Perrin §81 likewise makes clear that the Tribunal should take into account the experience and relevant attributes of the taxpayer in deciding whether what the taxpayer did was reasonable. The FTT found, as a matter of fact, that it was not reasonable for a person in Mr Jones’ position to make a decision not to pay based on uninformed faith in his advisors. That was a finding of fact which the FTT was entitled to make on the evidence before it. We do not consider there to be any error of law in the FTT’s application of the concept of a reasonable excuse in this regard.
In William Archer, on which Mr McDonnell placed heavy reliance, the Court of Appeal considered that Mr Archer had a reasonable excuse for non-payment of the amount set out in APNs, following the issue of closure notices disallowing the losses claimed by Mr Archer pursuant to two marketed tax avoidance schemes. Whipple LJ found that although there was no evidence before the court as to Mr Archer’s belief as to the merits of the judicial review proceedings, it was open to the court to draw an inference that the judicial review proceedings were the reason for non-payment, and this was all that was required (§§69 and 92–5).
Importantly, however, Whipple LJ expressly distinguished Mr Archer’s situation from the APN cases such as Beadle and the FTT’s judgment in the present case, where the “pay now, argue later” principle was engaged, such that there are specific policy reasons for removing the cashflow advantage to taxpayers while the disputed tax avoidance schemes are contested. While Mr Archer had received an APN, his representations in relation to that APN had gone completely unanswered by HMRC. Absent any response, the FTT and UT had found that no payment was due under the APNs issued to Mr Archer. Whipple LJ held that in those circumstances the “pay now, argue later” principle did not apply. The reasoning in cases such as Beadle and the present case was therefore not helpful (William Archer §§31 and 79–81).
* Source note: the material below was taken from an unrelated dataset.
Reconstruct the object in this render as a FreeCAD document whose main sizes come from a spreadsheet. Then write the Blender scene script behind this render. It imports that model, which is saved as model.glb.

William Archer was therefore, as Whipple LJ expressly found, a decision taken in a different context, in which the court proceeded on the basis that a taxpayer with a reasonable case would not have to pay the tax until after the appeal was determined. The present appeal, by contrast, falls squarely within the category of cases in which the APN has been confirmed by a determination by HMRC, where the starting point under Beadle is (as set out above) that a reasonable excuse for failure to pay will not be established on the basis of a belief (however reasonable) that a judicial review will succeed in establishing the invalidity of the APN.
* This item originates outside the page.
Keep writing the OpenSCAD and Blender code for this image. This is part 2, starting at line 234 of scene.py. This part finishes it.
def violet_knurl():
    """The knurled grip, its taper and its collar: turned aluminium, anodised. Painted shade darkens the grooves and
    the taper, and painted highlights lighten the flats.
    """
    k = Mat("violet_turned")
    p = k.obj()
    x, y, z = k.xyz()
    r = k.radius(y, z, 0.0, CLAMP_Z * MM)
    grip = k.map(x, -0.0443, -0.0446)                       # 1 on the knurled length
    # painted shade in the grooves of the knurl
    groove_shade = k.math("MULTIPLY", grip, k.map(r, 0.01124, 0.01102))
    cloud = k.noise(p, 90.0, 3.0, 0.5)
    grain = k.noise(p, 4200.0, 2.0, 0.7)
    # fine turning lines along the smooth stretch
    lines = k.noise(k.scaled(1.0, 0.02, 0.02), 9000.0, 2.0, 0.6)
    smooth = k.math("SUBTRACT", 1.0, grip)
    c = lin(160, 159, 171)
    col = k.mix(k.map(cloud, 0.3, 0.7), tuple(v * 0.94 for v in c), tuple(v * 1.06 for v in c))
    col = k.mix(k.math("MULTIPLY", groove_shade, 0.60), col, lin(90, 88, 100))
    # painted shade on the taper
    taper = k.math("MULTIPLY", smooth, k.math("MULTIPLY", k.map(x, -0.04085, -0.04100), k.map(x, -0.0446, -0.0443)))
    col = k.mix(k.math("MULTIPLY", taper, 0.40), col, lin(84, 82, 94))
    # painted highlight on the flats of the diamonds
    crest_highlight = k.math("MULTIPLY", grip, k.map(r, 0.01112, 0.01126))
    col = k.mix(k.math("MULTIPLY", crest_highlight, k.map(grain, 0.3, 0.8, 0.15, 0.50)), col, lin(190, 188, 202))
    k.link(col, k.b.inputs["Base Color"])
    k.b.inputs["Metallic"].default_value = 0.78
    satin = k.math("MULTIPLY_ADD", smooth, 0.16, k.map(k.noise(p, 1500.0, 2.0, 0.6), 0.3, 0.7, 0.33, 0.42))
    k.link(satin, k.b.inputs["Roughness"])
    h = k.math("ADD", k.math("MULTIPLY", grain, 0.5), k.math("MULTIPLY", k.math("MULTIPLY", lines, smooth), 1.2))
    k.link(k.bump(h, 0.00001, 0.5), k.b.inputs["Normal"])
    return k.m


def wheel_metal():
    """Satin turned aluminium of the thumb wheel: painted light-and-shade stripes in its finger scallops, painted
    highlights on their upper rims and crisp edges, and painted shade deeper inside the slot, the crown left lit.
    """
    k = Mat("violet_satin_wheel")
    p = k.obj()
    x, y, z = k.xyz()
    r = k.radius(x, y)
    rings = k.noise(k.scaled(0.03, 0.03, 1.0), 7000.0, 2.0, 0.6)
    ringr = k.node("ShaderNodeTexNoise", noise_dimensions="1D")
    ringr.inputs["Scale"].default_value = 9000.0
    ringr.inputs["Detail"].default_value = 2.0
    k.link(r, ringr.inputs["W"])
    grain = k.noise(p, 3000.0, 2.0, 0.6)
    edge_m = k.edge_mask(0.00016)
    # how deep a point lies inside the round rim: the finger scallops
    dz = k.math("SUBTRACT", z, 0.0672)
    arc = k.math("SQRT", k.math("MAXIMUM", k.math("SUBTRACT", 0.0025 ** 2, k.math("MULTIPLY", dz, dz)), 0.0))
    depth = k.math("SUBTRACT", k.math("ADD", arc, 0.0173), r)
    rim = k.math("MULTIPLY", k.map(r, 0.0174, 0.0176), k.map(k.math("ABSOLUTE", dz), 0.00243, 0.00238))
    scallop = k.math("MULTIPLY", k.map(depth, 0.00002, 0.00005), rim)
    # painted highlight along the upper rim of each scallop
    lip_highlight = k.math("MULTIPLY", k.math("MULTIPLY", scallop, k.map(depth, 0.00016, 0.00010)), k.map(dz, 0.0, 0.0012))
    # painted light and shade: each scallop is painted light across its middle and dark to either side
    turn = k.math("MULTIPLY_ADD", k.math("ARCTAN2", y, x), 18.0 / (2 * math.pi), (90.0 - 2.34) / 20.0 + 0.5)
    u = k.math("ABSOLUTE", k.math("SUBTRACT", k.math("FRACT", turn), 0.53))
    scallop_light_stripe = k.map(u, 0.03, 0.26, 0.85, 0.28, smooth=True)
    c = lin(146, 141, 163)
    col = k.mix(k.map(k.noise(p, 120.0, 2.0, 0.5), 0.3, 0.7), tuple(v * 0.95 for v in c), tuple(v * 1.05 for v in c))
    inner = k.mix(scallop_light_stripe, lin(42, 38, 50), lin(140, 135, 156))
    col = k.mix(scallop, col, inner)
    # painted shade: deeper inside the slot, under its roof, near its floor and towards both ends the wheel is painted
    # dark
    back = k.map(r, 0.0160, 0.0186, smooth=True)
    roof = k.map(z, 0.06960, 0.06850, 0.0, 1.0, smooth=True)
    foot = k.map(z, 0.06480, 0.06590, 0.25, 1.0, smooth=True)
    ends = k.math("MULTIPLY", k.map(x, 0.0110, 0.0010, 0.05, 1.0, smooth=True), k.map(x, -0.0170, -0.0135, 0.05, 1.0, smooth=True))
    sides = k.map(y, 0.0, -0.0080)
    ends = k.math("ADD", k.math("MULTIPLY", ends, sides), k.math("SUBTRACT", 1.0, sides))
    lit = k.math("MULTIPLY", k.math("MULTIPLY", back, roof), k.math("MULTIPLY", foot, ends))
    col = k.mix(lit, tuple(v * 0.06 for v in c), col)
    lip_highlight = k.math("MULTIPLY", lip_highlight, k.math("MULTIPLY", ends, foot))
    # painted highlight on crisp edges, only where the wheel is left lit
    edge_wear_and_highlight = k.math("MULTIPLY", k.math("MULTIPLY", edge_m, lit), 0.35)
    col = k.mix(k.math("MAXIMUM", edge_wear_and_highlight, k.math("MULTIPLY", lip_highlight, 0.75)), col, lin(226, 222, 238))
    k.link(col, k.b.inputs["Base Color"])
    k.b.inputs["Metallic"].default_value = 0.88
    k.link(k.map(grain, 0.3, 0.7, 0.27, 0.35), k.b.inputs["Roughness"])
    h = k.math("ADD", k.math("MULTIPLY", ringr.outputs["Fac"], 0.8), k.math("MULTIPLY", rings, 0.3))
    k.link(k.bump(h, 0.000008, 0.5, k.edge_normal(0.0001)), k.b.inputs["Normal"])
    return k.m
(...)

In the latter category of case, while the Court of Appeal in William Archer recognised that there may in principle be cases where non-payment of the amount due under an APN might be reasonable, such cases will necessarily turn on an assessment of their particular facts. It follows that the FTT was entirely correct to ask itself whether the particular facts of the present case, on the evidence before it. made it objectively reasonable for EPL to decide not to pay.
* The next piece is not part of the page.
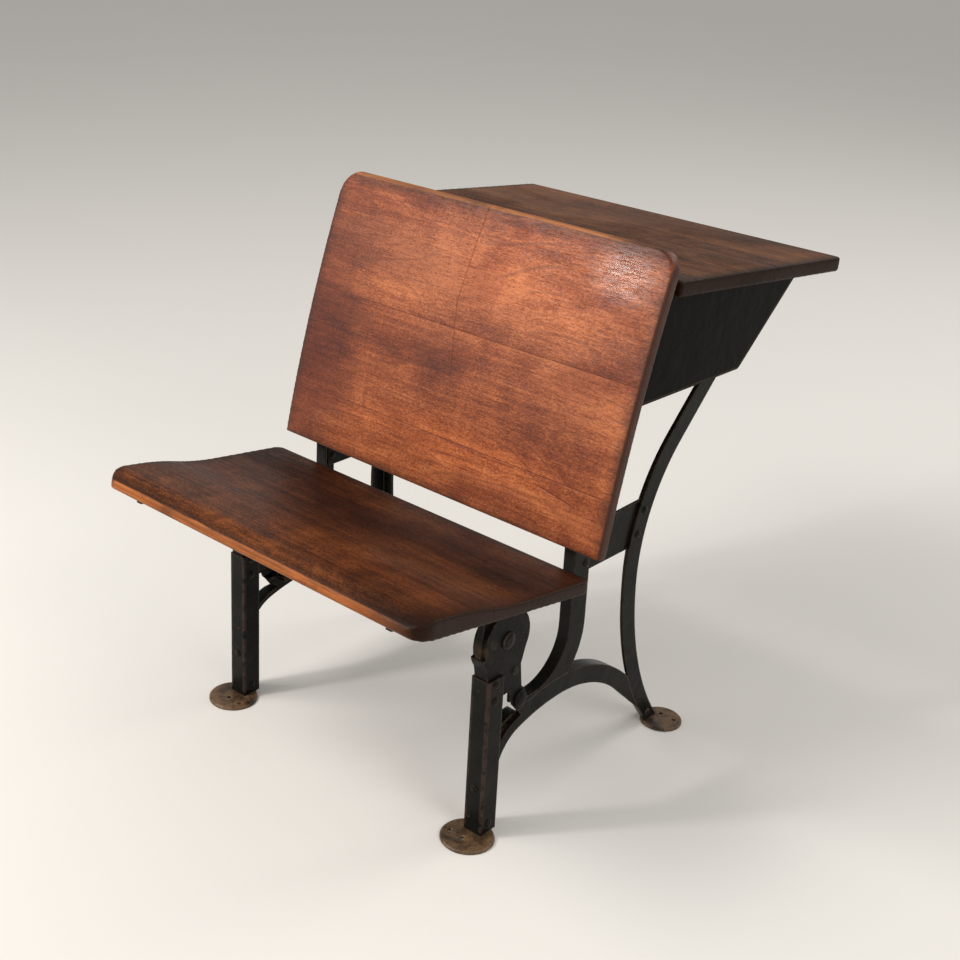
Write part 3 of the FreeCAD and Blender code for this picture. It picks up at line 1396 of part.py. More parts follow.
def hinge_half(body, hand, knuckles, face, radius):
    """One half of a lid hinge about the origin: a leaf whose far face is this high, and its knuckles."""
    middle = hand * HINGE_X
    start = middle - size("hinge_length") / 2
    pitch = size("hinge_length") / size("hinge_knuckle_count")
    thickness = size("hinge_leaf_thickness")
    clear = size("hinge_barrel_radius") + size("hinge_end_gap")
    leaf = sketch_on(body, "Leaf", "XY_Plane", face - thickness)
    draw(leaf, polygon([(start, clear), (start + size("hinge_length"), clear),
                        (start + size("hinge_length"), size("hinge_leaf_width")),
                        (start, size("hinge_leaf_width"))]))
    pad(body, leaf, cell("hinge_leaf_thickness"))
    for number in knuckles:
        low = start + number * pitch + size("hinge_end_gap") / 2
        tab = sketch_on(body, "Tab%d" % number, "XY_Plane", face - thickness)
        width = pitch - size("hinge_end_gap")
        draw(tab, polygon([(low, 0), (low + width, 0), (low + width, clear + thickness),
                           (low, clear + thickness)]))
        pad(body, tab, cell("hinge_leaf_thickness"))
        barrel = sketch_on(body, "Barrel%d" % number, "YZ_Plane", low)
        draw_circle(barrel, (0, 0), cell("hinge_barrel_radius"))
        pad(body, barrel, BARREL_LENGTH)
    side_holes(body, "PinHole", [(0, 0)], cell("hinge_pin_radius") + " + " + cell("hinge_pin_clearance"))
    screws = sketch_on(body, "Holes", "XY_Plane")
    for along, offset in LEAF_HOLES:
        draw_circle(screws, (middle + offset, along), radius)
    cut(body, screws, "Symmetric", size("hole_reach"))


def lid_hinge_leaf(name, hand):
    """The moving half of a lid hinge, let into the underside of the lid."""
    body = new_body(name + "_lid_hinge_leaf")
    hinge_half(body, hand, (1, 3), size("hinge_barrel_radius"), SCREW_HOLE)
    place(body, LID_AXIS, LID_TILT)
    return body


def lid_hinge_plate(name, hand):
    """The fixed half of a lid hinge, riveted to the front wall of the book box."""
    body = new_body(name + "_lid_hinge_plate")
    hinge_half(body, hand, (0, 2, 4), WALL_OUT, RIVET_HOLE)
    place(body, LID_AXIS, WALL_ANGLE)
    return body


def lid_hinge_pin(name, hand):
    """The pin of a lid hinge, with a small head at each end."""
    body = new_body(name + "_lid_hinge_pin")
    half = size("hinge_length") / 2
    middle = hand * HINGE_X
    radius, head = size("hinge_pin_radius"), size("hinge_pin_head_radius")
    seat = half + size("pin_head_gap")
    outer = half + size("pin_reach") - size("hinge_end_gap")
    turn_about_x(body, 0.0, [(middle + outer, 0), (middle + outer, head), (middle + seat, head),
                             (middle + seat, radius), (middle - seat, radius), (middle - seat, head),
                             (middle - outer, head), (middle - outer, 0)])
    place(body, LID_AXIS, 0)
    return body


def lid_screws():
    """The screws that hold the moving leaves under the lid."""
    up = heading_vector(LID_TILT + 90)
    length = size("hinge_leaf_thickness") + size("screw_depth") - size("hole_clearance")
    return solids("lid_screws", [screw(side_point(hand * HINGE_X + offset,
                                                  on_lid(along, LID_UNDER)), up, length)
                                 for hand in (-1, 1) for along, offset in LEAF_HOLES])


def hinge_rivets():
    """The rivets that hold the fixed leaves on the front wall of the book box."""
    into = heading_vector(WALL_ANGLE + 90)
    grip = size("hinge_leaf_thickness") + size("box_sheet")
    shapes = []
    for offset, seat in leaf_rivet_seats():
        base = polar(seat, -size("hinge_leaf_thickness"), WALL_ANGLE + 90)
        for hand in (-1, 1):
            shapes.append(rivet(side_point(hand * HINGE_X + offset, base), into, grip))
    return solids("hinge_rivets", shapes)


# --------------------------------------------------------------------------- frame rivets

def across_rivets(label, places, outer, grip, kind="rivet"):
    """Rivets along X through both side frames, with their outer heads at this distance."""
    return solids(label, [rivet(side_point(hand * outer, place_yz), FreeCAD.Vector(-hand, 0, 0), grip, kind)
                          for place_yz in places for hand in (-1, 1)])


def frame_rivets():
    """All rivets of the two side frames, one node for each place."""
    web = size("web_thickness")
    across_rivets("leg_rivets", [FOOT_RIVET] + BRACKET_RIVETS, LEG_OUT, size("leg_width"))
    across_rivets("bracket_rivets", [STRUT_RIVET], BAR_OUT, BAR_OUT - BAR_IN)
    across_rivets("boss_rivets", [BOSS], BAR_OUT, BAR_OUT - BAR_IN, "boss_rivet")
    across_rivets("link_rivets", LINK_FRONT_RIVETS + LINK_REAR_RIVETS, BAR_OUT,
                  web + size("link_thickness"))
    across_rivets("rail_rivets", [RAIL_TAB_RIVET], BAR_OUT, 2 * web + size("bar_gap"))
    across_rivets("rear_foot_rivets", [REAR_FOOT_RIVET], BAR_OUT,
                  web + size("bar_gap") + size("rear_lug_thickness"))
    arch_grip = size("leg_wall") + size("bar_gap") + size("flange_thickness")
    middle = (LEG_OUT + LEG_IN) / 2
    solids("arch_rivets", [rivet(FreeCAD.Vector(hand * middle, station(0), ARCH_RIVET_HEIGHT),
                                 FreeCAD.Vector(0, 1, 0), arch_grip) for hand in (-1, 1)])


# --------------------------------------------------------------------------- the whole desk

SIDE_PARTS = (front_leg, front_foot, rear_leg, rear_foot, arch_brace, back_upright, link_plate, box_rail,
              hinge_bracket, pivot_bolt, hinge_nut, seat_arm, box_end, lid_hinge_plate, lid_hinge_leaf,
              lid_hinge_pin)
SINGLE_PARTS = (backrest_board, backrest_screws, seat_board, seat_screws, book_box_tray, box_end_rivets,
                box_bolts, box_nuts, lid_board, lid_screws, hinge_rivets, frame_rivets)


def build():
    """Make every sub-part, check it and write it to its own file."""
    for make in SIDE_PARTS:
        for name, hand in SIDES:
            make(name, hand)
    for make in SINGLE_PARTS:
        make()
    doc.recompute()
    for item in doc.Objects:
        if "Invalid" in item.State or "Error" in item.State:
            raise RuntimeError("%s is not right: %s" % (item.Name, item.State))
    os.makedirs("parts", exist_ok=True)
    for item in bodies:
        if item.Shape.isNull() or not item.Shape.isValid():
            raise RuntimeError("%s has no good shape" % item.Label)
        item.Shape.exportStep(os.path.join("parts", item.Label + ".step"))


build()
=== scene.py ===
"""The looks of an old school desk with a folding seat and a lifting lid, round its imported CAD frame."""

import math

import bmesh
import bpy
import numpy as np
from mathutils import Matrix, Vector


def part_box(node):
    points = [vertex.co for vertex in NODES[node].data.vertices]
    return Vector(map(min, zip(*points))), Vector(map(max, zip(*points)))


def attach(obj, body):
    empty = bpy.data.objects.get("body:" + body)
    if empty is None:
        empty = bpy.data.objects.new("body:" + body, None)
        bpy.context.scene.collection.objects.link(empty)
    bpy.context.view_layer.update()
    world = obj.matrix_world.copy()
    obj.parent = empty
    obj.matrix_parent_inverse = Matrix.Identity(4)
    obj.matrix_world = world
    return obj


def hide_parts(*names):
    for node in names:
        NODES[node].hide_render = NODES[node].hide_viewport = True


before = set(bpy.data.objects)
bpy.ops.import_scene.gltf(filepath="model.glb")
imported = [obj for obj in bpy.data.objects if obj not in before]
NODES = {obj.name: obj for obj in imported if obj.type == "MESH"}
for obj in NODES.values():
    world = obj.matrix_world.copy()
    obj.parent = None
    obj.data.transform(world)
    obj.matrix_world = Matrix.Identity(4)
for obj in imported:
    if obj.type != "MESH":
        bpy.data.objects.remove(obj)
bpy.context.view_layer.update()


# ---- material building ----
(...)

In relation to the remaining question of whether the existence of an agreement between EPL and HMRC to provide for interim relief could form the basis of a reasonable excuse, Mr McDonnell submitted that the terms of the interim relief agreement did not prevent HMRC from issuing penalty notices, but equally those terms did not mean that EPL did not have any reasonable excuse. He contended that nobody would expect payment to be made while an interim relief order was in place, and it was therefore illogical that there should be any liability for penalties in those circumstances. It must follow, he said, that EPL had a reasonable excuse for not paying while the interim relief was in position.
Mr Brinsmead Stockham pointed out that the FTT found that Mr Jones did not have any belief in relation to the interim relief, which was (again) fatal to EPL’s reliance on this point as a reasonable excuse. He also submitted that the FTT had found that, given the specific terms of the interim relief, it would not have been objectively reasonable for Mr Jones to believe that HMRC would not issue penalties.
We do not consider that there was any error of law in the FTT’s conclusion that the existence of interim relief did not support a reasonable excuse for failure to pay the APNs. That conclusion was based on the FTT’s findings of fact that Mr Jones did not understand the meaning of “interim relief” or that, as a result of the agreement with HMRC, there would be no penalties chargeable if EPL failed to pay by the due date. In the absence of any findings of fact that Mr Jones believed that the effect of the interim relief order meant that the judicial review would succeed, or that EPL was no longer liable to pay by the due date, or that EPL would escape liability for penalties for non-payment if the judicial review claim failed, the FTT was bound to find that EPL did not have a reasonable excuse.
Further, we consider that the FTT was correct to conclude at §243 that it was plain from the terms of the interim relief that it merely stayed enforcement of the APNs and did not prevent HMRC from issuing penalties. In those circumstances, and since EPL was not advised that the interim order had changed the due date for payment, any belief to the contrary would not have been objectively reasonable. (In this respect, again, we note that the Court of Appeal in William Archer expressly noted that the facts of the present case were different from the situation of Mr Archer, where the Administrative Court had made an order granting interim relief which was silent on whether HMRC were entitled to impose penalties for non-payment: William Archer §38.)
In conclusion on this issue, we are satisfied that the FTT correctly interpreted the statutory phrases “reasonable excuse” and “without unreasonable delay” and applied them appropriately to the facts which they found. In the absence of any error of law, the FTT’s decision that EPL did not have a reasonable excuse for its failure to pay the APNs by their due dates must stand.
Disposition
For the reasons given above, EPL’s appeal is dismissed.
Costs
Any application for costs in relation to this appeal must be made in writing and served on the Tribunal and the person against whom it is proposed that the order be made within one month after the date of release of this decision as required by rule 10(5)(a) and (6) of the Tribunal Procedure (Upper Tribunal) Rules 2008.